▼▼▼

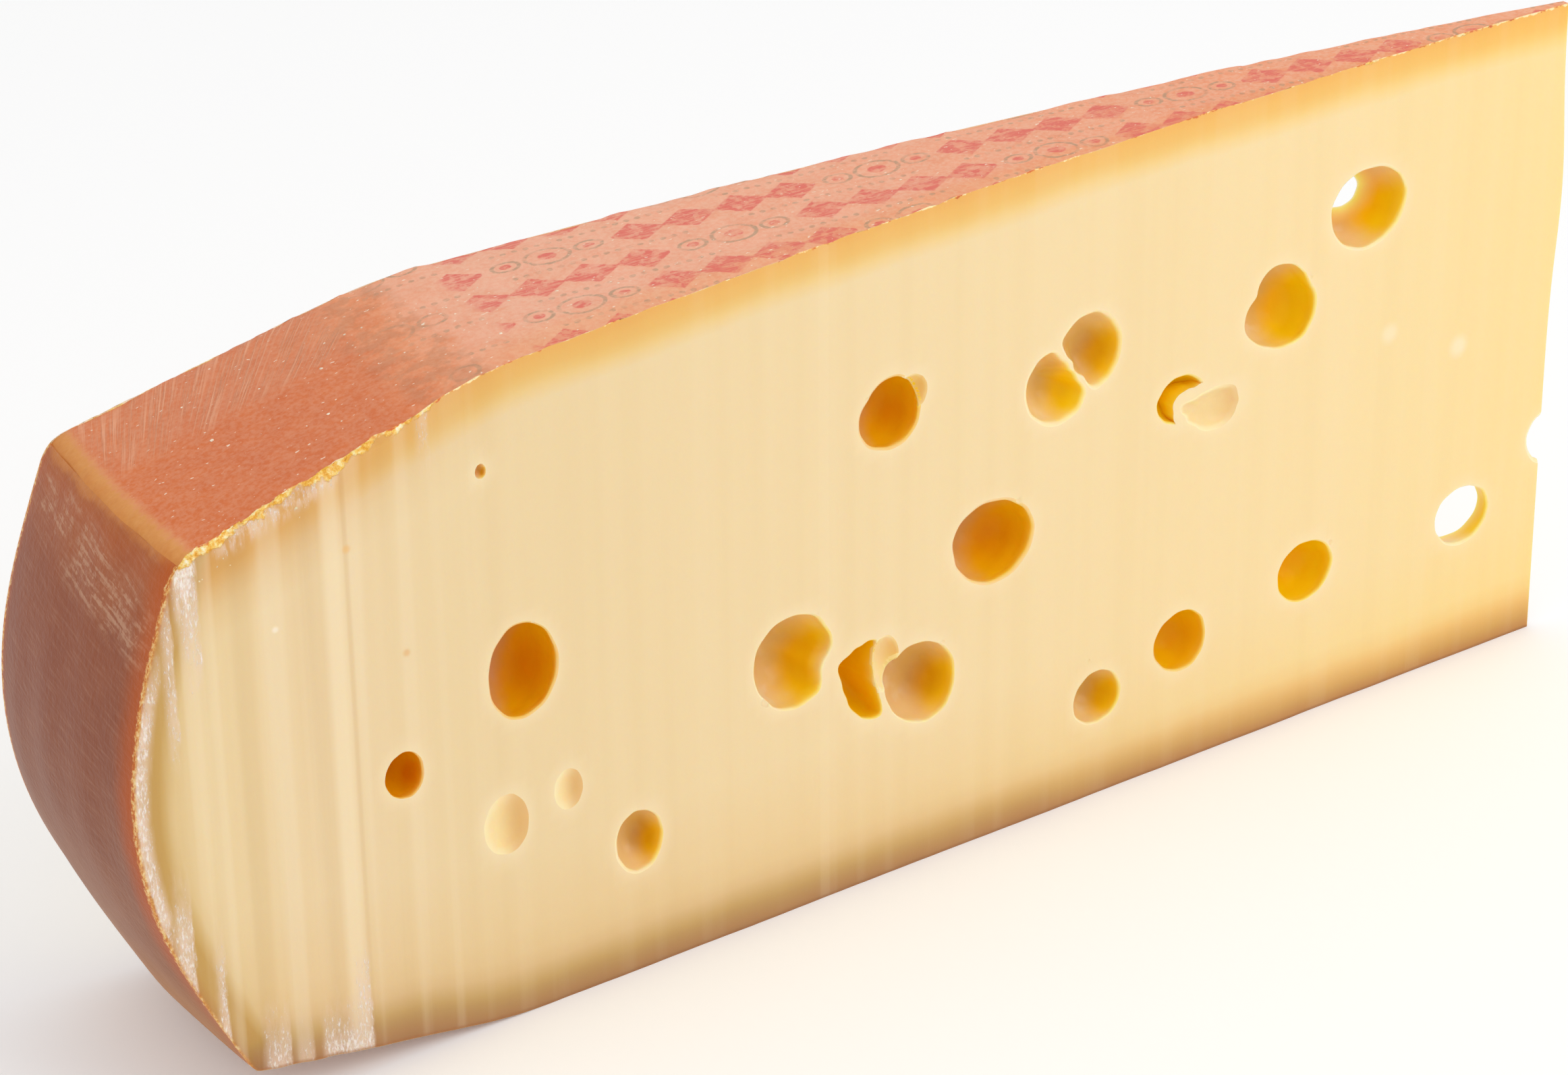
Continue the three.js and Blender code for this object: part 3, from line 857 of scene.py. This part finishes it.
def body_points(column_index, row_index, turn_index):
    """Lattice points of the wedge's surface in the part's frame, with their relief, in millimetres."""
    turn = TURNS[turn_index]
    section = section_point(COLUMNS[column_index], ROWS[row_index], turn)
    radius, height = section[:, 0], section[:, 1]
    angle = HALF_ANGLE * (2 * turn - 1)
    points = np.stack([-radius * np.cos(angle), radius * np.sin(angle), height], -1)
    under_top = np.maximum(top_height(np.minimum(radius, WHEEL_RADIUS)) - height, 0)
    on_top = row_index == len(ROWS) - 1
    lip_reach = np.minimum(6, 0.8 * radius * HALF_ANGLE + 0.01)
    ends = ((-1, turn, 0, KNIFE_MARKS, 11, 1.0), (1, 1 - turn, len(TURNS) - 1, KNIFE_MARKS[:2], 31, 0.4))
    for side, from_cut, last, marks, seed, broken in ends:
        _, normal = face_axes(side)
        gap = from_cut * 2 * HALF_ANGLE * radius
        push = crumbled_lip(radius, under_top, seed) * near(gap, lip_reach) * broken
        push = push + face_relief(radius, height, under_top, marks, seed + 5) * (turn_index == last)
        points -= push[:, None] * normal
        drop = LIP_WAVES * uneven(radius, 4.3, seed + 9) * near(gap, 5)
        points[:, 2] -= on_top * drop * np.clip(radius / 150, 0.2, 1)
    arc = np.stack([radius, radius * angle], -1)
    points[:, 2] -= on_top * TOP_WAVES * ripple(arc, (26, 48, 90), 3) * np.clip(radius / 150, 0.2, 1)
    on_rim = column_index == len(COLUMNS) - 1
    along_rim = np.stack([radius * angle, height], -1)
    inwards = np.stack([np.cos(angle), -np.sin(angle), np.zeros_like(angle)], -1)
    points += (on_rim * RIM_WAVES * ripple(along_rim, (18, 40, 70), 4))[:, None] * inwards
    return points + AXIS


def make_body():
    """The uncut wedge: the outside of a lattice of columns, rows and turns."""
    shape = (len(COLUMNS), len(ROWS), len(TURNS))
    outside = np.zeros(shape, bool)
    for axis in range(3):
        for end in (0, -1):
            outside[(slice(None),) * axis + (end,)] = True
    numbers = np.full(shape, -1)
    numbers[outside] = np.arange(outside.sum())
    points = body_points(*np.nonzero(outside)) * MM
    faces, kinds = [], []
    sheets = [
        (numbers[:, :, 0], True, CUT), (numbers[:, :, -1], False, CUT),
        (numbers[:, -1, :], True, TOP), (numbers[:, 0, :], False, BASE),
        (numbers[-1, :, :], False, RIM), (numbers[0, :, :], True, CUT),
    ]
    for sheet, flipped, kind in sheets:
        quads = np.stack([sheet[:-1, :-1], sheet[1:, :-1], sheet[1:, 1:], sheet[:-1, 1:]], -1)
        quads = quads.reshape(-1, 4)
        faces.append(quads[:, ::-1] if flipped else quads)
        kinds.append(np.full(len(quads), kind))
    return new_piece("wedge_body", points.tolist(), np.concatenate(faces).tolist(), np.concatenate(kinds))


# --- Eyes ----------------------------------------------------------------------------------------

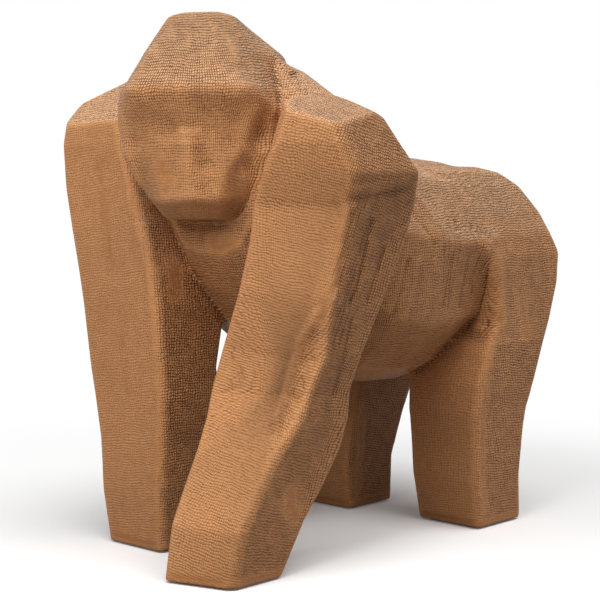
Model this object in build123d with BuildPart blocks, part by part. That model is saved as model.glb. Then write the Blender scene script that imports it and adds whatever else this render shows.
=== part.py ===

▲▲▲

### Task details
Pull out every line of the entries that includes the word "part".

### Task output
Continue the three.js and Blender code for this object: part 3, from line 857 of scene.py. This part finishes it.
    """Lattice points of the wedge's surface in the part's frame, with their relief, in millimetres."""
Model this object in build123d with BuildPart blocks, part by part. That model is saved as model.glb. Then write the Blender scene script that imports it and adds whatever else this render shows.
=== part.py ===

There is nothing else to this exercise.